Individual Tax Extenders from the Tax Increase Prevention Act of 2014

Individual Tax Extenders from the Tax Increase Prevention Act of 2014

Individual Tax Extenders from the Tax Increase Prevention Act of 2014

In the recently enacted “Tax Increase Prevention Act of 2014,” Congress has once again extended a package of expired or expiring individual, business, and energy provisions known as “extenders.” The extenders are a varied assortment of more than 50 individual and business tax deductions, tax credits, and other tax-saving laws which have been on the books for years but which technically are temporary because they have a specific end date. Congress has repeatedly temporarily extended the tax breaks for short periods of time (e.g., one or two years), which is why they are referred to as “extenders.” The new legislation generally extends the tax breaks retroactively, most of which expired at the end of 2013, for one year through 2014.

Here is an overview of the key provisions which affect individual taxpayers in the new law.

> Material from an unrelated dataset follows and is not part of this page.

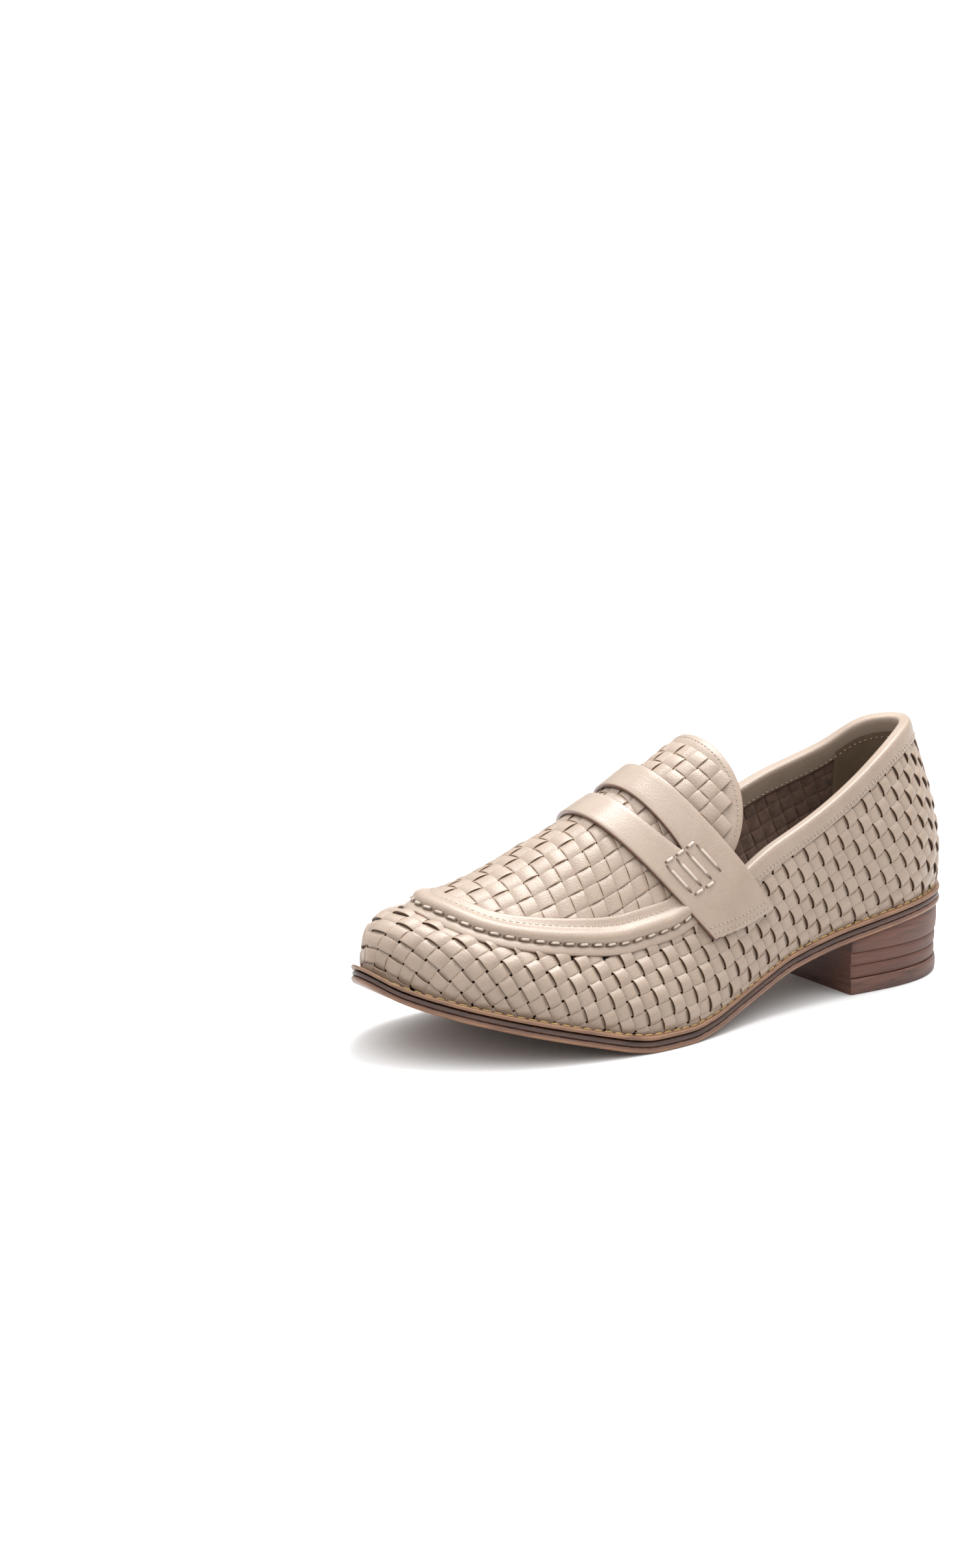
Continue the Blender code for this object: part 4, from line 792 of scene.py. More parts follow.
class Pile:
    """Vertices, faces and rim values gathered from several patches."""

    def __init__(self):
        self.verts, self.faces, self.rim, self.looks = [], [], [], []
        self.count = 0

    def grid(self, points, rim=None, look=0, wrap=False, flip=False):
        rows, columns = points.shape[:2]
        faces = grid_faces(rows, columns, self.count, wrap)
        self.faces += (faces[:, ::-1] if flip else faces).tolist()
        self.looks += [look] * len(faces)
        self.put(points.reshape(-1, 3), rim)

    def put(self, points, rim=None):
        self.verts.append(points)
        self.rim.append(np.zeros(len(points)) if rim is None else np.broadcast_to(rim, len(points)))
        self.count += len(points)

    def patch(self, points, faces, rim=None, look=0):
        self.faces += (np.asarray(faces) + self.count).tolist()
        self.looks += [look] * len(faces)
        self.put(points, rim)

    def make(self, name, materials):
        return piece(name, np.concatenate(self.verts), self.faces, materials, self.looks,
                     np.concatenate(self.rim), WELD)


# Looks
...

  • The $250 above-the-line deduction for teachers and other school professionals for expenses paid or incurred for books, certain supplies, equipment, and supplementary material used by the educator in the classroom;
  • The exclusion of up to $2 million ($1 million if married filing separately) of discharged principal residence indebtedness from gross income;
  • Parity for the exclusions for employer-provided mass transit and parking benefits;
  • The deduction for mortgage insurance premiums deductible as qualified residence interest;
  • The option to take an itemized deduction for State and local general sales taxes instead of the itemized deduction permitted for State and local income taxes;
  • The increased contribution limits and carry forward period for contributions of appreciated real property (including partial interests in real property) for conservation purposes;
  • The above-the-line deduction for qualified tuition and related expenses; and
  • The provision that permits tax-free distributions to charity from an individual retirement account (IRA) of up to $100,000 per taxpayer per tax year, by taxpayers age 70 and ½ or older.